In closing, Professor Lenssen drew our gaze to the daring vision of Abounaddara, an anonymous art video collective, that has called for a reassessment of the premise of art as a commodity with exchangeable value.

To a global media industry driven almost purely by market considerations, images of Syrian people that sold well were those that depicted sensationalistic content. This has resulted, for instance, in the proliferation of undignified images of wounded and dying Syrian soldiers and war victims. As such, Abounaddara has called on global image-makers to recognise that Syrian people have a fundamental human right to dignified representation. In their own work, the anonymous art video artists have rebelled against dehumanising caricatures of Syrians that veer from the pathetically downtrodden to the implausibly heroic, and have instead sought to provide films that portray Syrian people in all their human complexity.

Question & Answer Session

A diverse range of questions were asked, with a key thread of inquiry asking about the practice and valuation of art during Syria’s socialist era. How, for instance, did the artists who were tethered to the state during the socialist Ba’ath regime navigate between personal artistic freedom and the rigid demands of nationalist art?

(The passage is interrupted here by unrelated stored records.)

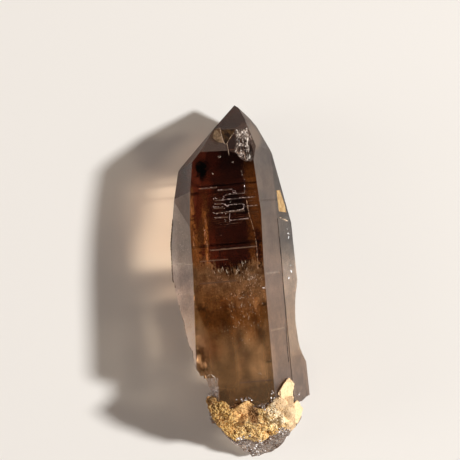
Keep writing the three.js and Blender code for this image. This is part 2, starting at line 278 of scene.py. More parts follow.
def edge_run(surface, start, end, inner, outer, inset):
    """A line just within the outline that a surface shows from above, from one y to another.
    At each y the outline crosses between the x of inner and that of outer."""
    steps = round(abs(end - start) / EDGE_STEP)
    line = []
    for step in range(steps + 1):
        y = start + (end - start) * step / steps
        near, far = inner, outer
        for _ in range(EDGE_HALVINGS):
            middle = (near + far) / 2
            if drop(surface, middle, y)[0] is None:
                far = middle
            else:
                near = middle
        line.append((near - math.copysign(inset, outer - inner), y))
    return line


def sized(size):
    """The matrix that gives a unit shape its three sizes in millimetres."""
    return Matrix.Diagonal((*(part * MM for part in size), 1.0))


def laid(spot, normal, turn, size):
    """The matrix that lays a unit shape on a surface: its Y along the crystal, its Z outwards."""
    across = Vector((0.0, 1.0, 0.0)).cross(normal).normalized()
    axes = Matrix((across, normal.cross(across), normal)).transposed().to_4x4()
    return Matrix.Translation(spot) @ axes @ Matrix.Rotation(turn, 4, "Z") @ sized(size)


def chip_template(name):
    """A faceted chip of unit size, sharpened towards both ends."""
    deselect_all()
    bpy.ops.mesh.primitive_ico_sphere_add(subdivisions=1, radius=1.0)
    chip = bpy.context.object
    chip.name = name
    bpy.ops.object.mode_set(mode="EDIT")
    mesh = bmesh.from_edit_mesh(chip.data)
    for vertex in mesh.verts:
        vertex.co *= 1.0 + DENT_DEPTH * noise.noise(vertex.co * DENT_WAVES)
        vertex.co.x *= 1.0 - CHIP_TAPER * abs(vertex.co.y)
    bmesh.update_edit_mesh(chip.data)
    bpy.ops.object.mode_set(mode="OBJECT")
    return chip


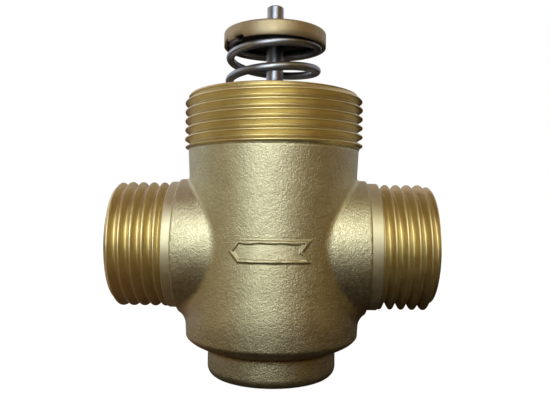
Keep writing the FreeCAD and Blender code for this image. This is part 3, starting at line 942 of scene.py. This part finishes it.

Professor Lenssen said writers examining the art of socialist and controlled societies often tended to rely on reductive narratives that saw artists as either propping up regime agendas or admirably rebelling against them. However, she highlighted instead the need for new frames to grasp the genuine complexity of artists operating in such socialist environments.

For example, in Syria, many artists of the time vigorously debated the nature and extent of state involvement as a cultural patron, and that they were not necessarily yearning for a private art market based on capitalistic valuation. Moreover, many of the period’s artists, coming from a postcolonial background, were genuinely aligned with the state’s interests in pan-Arab nationalism. Interestingly, the pan-Arab aspect of the era’s artworks continues to have significant appeal for collectors of Arab art today, as the concept carries common historical and cultural resonance for buyers across the region’s different countries.

Professor Lenssen also shared more details about the ambiguous and oft-precarious relationship between an art writer and his/her chosen objects of study. Citing herself as an example, she discussed her own writing on an artist favoured by the Ba’ath party and the conflict she faced in praising the aesthetic qualities of a figure that was ultimately connected to such a murderous regime.

Finally, she also shared advice that her mentor gave her about setting a personal rule against purchasing artworks intended for study. Doing so, she said would prevent a scholar from being able to take the customary step back to truly study the artwork objectively.

About the Speakers
Anneka Lenssen
Associate Professor, Global Modern Art
History of Art Department
University of California, Berkley

Professor Anneka Lenssen specialises in modern painting and contemporary visual practices, with a focus on the cultural politics of the Middle East. She teaches courses engaging with modern art and international mass culture, abstraction and aniconism, global histories of Surrealism and other transnationally conceived movements, translational practices, and historiography as well as special topic courses on Islamic art and visual culture.

She is currently on the editorial board of ARTMargins and is a faculty affiliate of Berkeley’s Center for Middle Eastern Studies.

Before joining Berkeley, she taught at The American University in Cairo, where she directed the Visual Cultures Programme (2013–2014). She also served on the board for the Association of Modern and Contemporary Art from the Arab World, Iran, and Turkey, 2019–2012). She earned her PhD from the Massachusetts Institute of Technology in the History, Theory, and Criticism of Architecture and Art programme and the Aga Khan Program for Islamic Architecture.